WHAT THE TASK ASKS | Within the entries below, find the portion that opens with the line containing "Write part 3" and closes with the line containing "turn: degrees that". Retype that portion exactly and only.
BEGIN SUPPLIED ENTRIES
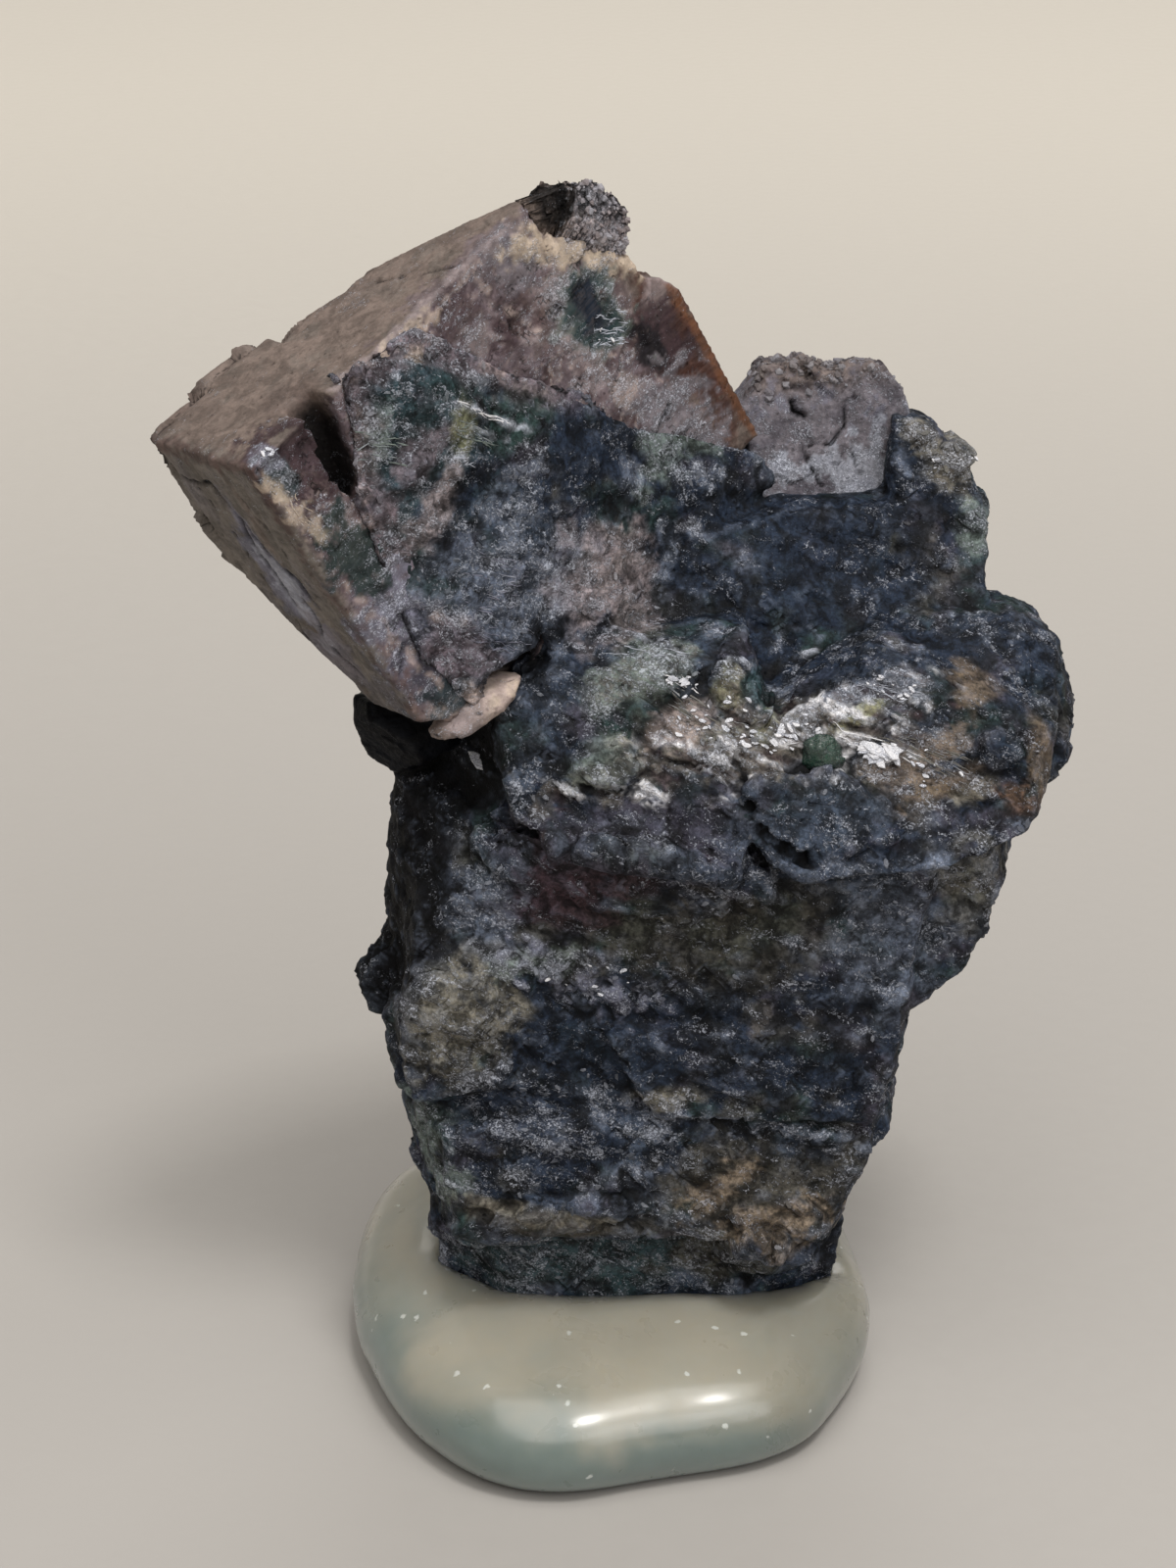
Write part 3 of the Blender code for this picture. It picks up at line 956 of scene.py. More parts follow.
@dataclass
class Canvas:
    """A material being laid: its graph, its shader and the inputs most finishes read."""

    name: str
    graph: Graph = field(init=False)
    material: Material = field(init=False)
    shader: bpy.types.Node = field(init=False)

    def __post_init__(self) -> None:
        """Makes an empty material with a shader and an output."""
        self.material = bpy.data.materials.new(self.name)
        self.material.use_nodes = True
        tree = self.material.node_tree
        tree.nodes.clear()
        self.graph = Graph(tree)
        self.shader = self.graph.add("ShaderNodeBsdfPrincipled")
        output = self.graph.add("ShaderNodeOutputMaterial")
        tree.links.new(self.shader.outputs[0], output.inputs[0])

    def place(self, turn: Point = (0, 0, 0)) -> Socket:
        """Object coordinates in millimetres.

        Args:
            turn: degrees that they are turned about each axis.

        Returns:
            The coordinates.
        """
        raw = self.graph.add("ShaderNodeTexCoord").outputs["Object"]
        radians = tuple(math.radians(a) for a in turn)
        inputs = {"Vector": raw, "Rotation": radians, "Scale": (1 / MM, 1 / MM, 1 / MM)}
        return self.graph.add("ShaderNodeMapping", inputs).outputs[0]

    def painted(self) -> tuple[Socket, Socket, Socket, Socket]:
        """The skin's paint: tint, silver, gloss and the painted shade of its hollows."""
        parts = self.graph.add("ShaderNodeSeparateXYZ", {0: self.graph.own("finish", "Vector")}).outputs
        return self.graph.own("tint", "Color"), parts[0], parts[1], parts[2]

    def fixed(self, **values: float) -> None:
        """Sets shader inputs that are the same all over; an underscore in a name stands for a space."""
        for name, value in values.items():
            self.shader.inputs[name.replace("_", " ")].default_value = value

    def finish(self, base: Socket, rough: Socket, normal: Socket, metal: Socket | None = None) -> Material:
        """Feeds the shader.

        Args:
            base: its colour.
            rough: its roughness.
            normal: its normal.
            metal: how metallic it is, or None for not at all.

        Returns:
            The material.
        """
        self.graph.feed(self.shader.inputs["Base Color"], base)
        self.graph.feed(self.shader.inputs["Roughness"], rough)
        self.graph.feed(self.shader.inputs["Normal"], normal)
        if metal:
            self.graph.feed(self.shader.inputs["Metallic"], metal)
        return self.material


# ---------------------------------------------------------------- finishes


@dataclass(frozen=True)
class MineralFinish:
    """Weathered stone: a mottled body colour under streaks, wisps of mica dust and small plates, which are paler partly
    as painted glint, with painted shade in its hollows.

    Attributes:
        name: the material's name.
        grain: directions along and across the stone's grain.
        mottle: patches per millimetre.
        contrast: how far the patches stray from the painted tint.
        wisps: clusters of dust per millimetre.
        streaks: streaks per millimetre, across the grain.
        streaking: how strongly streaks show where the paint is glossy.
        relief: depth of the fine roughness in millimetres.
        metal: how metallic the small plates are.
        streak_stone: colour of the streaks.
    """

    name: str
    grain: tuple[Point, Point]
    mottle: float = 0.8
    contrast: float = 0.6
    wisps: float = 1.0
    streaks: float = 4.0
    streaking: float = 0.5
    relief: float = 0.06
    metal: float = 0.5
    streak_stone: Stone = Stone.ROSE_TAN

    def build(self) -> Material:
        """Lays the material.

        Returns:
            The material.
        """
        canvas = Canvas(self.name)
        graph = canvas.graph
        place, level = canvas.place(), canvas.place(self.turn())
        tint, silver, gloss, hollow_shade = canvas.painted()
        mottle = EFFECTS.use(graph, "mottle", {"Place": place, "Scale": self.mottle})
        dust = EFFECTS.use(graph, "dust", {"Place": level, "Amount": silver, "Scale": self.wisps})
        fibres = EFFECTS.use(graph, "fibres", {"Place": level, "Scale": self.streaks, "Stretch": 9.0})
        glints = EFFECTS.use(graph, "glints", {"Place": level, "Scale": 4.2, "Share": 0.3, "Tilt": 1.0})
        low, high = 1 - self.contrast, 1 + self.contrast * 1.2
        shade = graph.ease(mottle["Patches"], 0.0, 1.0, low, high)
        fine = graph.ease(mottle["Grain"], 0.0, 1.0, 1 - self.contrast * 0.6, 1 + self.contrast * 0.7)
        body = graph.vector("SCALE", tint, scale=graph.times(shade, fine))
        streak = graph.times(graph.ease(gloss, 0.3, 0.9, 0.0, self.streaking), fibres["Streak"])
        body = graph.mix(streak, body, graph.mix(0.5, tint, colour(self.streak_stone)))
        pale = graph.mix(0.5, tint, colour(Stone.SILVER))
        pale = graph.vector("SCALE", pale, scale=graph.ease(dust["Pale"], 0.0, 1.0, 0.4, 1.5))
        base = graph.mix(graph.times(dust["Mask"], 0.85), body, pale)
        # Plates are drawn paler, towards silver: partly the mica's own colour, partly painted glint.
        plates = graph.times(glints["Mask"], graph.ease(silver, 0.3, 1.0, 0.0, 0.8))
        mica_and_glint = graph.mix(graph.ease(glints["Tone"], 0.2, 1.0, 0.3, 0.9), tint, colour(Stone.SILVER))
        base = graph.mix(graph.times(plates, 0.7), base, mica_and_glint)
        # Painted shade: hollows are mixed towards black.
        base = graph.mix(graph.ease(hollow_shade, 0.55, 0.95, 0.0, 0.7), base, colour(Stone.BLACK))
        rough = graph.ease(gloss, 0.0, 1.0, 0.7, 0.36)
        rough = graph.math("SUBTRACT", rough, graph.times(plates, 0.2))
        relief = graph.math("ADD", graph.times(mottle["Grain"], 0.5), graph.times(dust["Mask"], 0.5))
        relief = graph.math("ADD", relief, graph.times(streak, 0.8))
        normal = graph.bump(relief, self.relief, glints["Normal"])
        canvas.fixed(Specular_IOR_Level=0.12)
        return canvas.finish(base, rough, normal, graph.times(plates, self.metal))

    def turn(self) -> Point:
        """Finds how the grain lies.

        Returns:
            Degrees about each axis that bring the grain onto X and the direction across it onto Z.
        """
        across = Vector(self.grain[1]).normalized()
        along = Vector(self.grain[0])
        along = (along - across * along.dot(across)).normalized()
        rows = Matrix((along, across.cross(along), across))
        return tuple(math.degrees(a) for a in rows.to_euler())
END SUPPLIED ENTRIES
BEGIN SUPPLIED ENTRIES
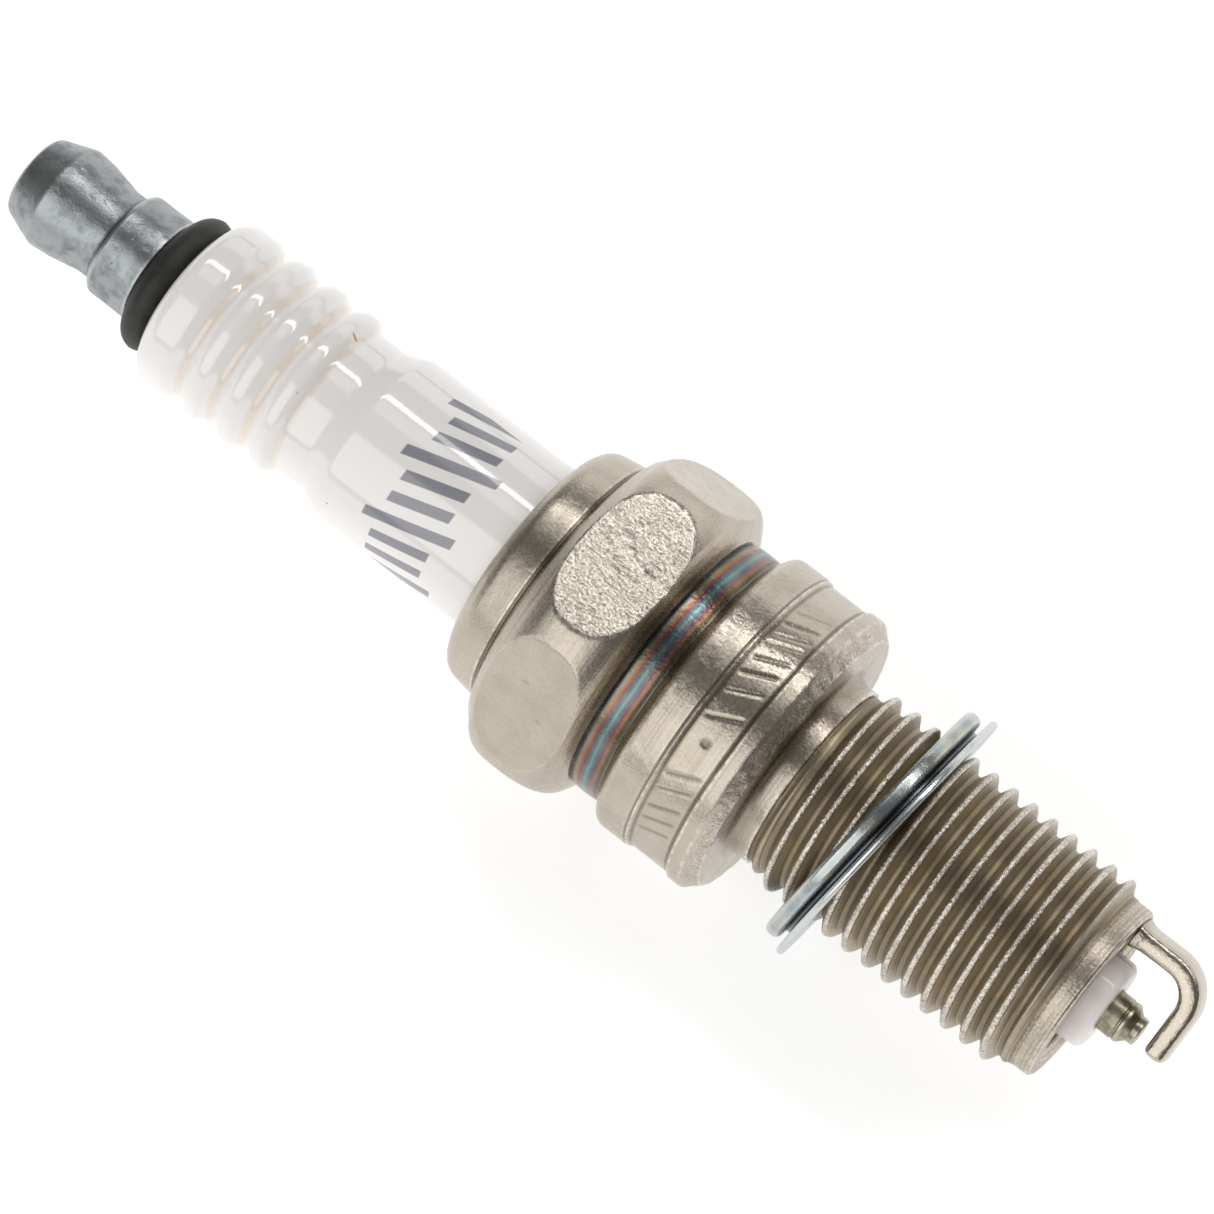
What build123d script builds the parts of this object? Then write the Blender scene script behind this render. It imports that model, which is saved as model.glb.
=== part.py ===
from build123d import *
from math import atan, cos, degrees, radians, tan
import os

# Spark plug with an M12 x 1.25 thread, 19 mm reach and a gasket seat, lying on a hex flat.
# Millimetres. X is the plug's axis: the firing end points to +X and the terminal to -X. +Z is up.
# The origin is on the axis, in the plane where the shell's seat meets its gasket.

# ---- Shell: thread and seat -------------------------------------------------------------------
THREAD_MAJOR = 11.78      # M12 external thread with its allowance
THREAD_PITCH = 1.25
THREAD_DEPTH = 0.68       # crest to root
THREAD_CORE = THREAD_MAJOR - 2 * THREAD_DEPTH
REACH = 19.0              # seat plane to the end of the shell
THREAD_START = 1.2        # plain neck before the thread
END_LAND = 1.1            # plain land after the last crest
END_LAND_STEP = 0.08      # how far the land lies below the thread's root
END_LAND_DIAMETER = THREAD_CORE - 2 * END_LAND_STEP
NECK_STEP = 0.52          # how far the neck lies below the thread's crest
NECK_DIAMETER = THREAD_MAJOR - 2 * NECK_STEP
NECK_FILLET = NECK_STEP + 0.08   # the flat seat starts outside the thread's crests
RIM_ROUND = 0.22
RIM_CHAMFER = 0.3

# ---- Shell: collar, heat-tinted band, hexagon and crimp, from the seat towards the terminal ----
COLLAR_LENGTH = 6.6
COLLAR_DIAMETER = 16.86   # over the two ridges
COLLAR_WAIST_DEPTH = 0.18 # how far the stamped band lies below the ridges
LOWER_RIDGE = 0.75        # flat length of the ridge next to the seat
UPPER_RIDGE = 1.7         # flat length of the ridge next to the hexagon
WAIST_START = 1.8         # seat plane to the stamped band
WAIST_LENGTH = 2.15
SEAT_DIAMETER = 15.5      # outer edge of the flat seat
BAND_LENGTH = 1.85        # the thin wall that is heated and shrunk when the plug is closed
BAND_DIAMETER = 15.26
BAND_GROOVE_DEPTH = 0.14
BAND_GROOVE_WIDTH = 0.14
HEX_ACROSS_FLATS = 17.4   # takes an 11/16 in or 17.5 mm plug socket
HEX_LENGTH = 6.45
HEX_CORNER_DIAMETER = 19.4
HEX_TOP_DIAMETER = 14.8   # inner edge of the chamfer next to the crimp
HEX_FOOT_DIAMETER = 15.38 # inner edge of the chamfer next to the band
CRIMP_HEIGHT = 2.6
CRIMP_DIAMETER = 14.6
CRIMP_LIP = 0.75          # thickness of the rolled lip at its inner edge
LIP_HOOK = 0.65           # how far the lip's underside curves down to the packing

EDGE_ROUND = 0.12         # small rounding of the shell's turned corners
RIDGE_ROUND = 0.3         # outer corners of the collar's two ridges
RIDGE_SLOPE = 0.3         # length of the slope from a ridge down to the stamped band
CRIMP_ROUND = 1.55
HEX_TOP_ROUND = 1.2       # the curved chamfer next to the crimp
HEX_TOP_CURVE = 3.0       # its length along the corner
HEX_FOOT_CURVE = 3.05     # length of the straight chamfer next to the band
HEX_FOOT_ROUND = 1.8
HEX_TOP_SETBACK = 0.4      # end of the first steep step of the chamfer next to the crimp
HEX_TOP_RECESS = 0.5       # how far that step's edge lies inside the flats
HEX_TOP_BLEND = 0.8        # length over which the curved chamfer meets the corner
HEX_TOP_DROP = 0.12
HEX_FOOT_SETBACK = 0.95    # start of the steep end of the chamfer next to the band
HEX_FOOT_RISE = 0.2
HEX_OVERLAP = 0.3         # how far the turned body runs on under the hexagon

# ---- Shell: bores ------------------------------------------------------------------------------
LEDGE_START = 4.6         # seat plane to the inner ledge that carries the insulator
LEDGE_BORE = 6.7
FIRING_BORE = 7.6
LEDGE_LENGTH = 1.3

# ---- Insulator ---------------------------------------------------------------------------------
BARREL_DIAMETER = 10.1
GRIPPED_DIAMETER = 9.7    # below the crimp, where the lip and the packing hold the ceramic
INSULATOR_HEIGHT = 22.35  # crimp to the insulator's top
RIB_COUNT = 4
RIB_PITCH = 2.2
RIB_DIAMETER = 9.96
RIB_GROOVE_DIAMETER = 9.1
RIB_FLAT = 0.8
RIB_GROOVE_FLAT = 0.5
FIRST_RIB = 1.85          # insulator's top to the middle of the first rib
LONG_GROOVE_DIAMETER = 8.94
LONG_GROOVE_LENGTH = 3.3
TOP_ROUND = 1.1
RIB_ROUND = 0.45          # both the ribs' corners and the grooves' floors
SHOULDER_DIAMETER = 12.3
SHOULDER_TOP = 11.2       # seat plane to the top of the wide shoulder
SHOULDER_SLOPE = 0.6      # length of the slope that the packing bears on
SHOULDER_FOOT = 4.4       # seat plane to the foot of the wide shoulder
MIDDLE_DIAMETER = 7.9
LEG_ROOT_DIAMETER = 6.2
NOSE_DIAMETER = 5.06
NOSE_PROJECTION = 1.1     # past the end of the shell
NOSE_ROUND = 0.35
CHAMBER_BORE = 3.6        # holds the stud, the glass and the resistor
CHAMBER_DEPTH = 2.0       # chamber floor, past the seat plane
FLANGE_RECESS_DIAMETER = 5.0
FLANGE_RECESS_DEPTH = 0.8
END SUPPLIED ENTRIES
THE REPLY |
Write part 3 of the Blender code for this picture. It picks up at line 956 of scene.py. More parts follow.
@dataclass
class Canvas:
    """A material being laid: its graph, its shader and the inputs most finishes read."""

    name: str
    graph: Graph = field(init=False)
    material: Material = field(init=False)
    shader: bpy.types.Node = field(init=False)

    def __post_init__(self) -> None:
        """Makes an empty material with a shader and an output."""
        self.material = bpy.data.materials.new(self.name)
        self.material.use_nodes = True
        tree = self.material.node_tree
        tree.nodes.clear()
        self.graph = Graph(tree)
        self.shader = self.graph.add("ShaderNodeBsdfPrincipled")
        output = self.graph.add("ShaderNodeOutputMaterial")
        tree.links.new(self.shader.outputs[0], output.inputs[0])

    def place(self, turn: Point = (0, 0, 0)) -> Socket:
        """Object coordinates in millimetres.

        Args:
            turn: degrees that they are turned about each axis.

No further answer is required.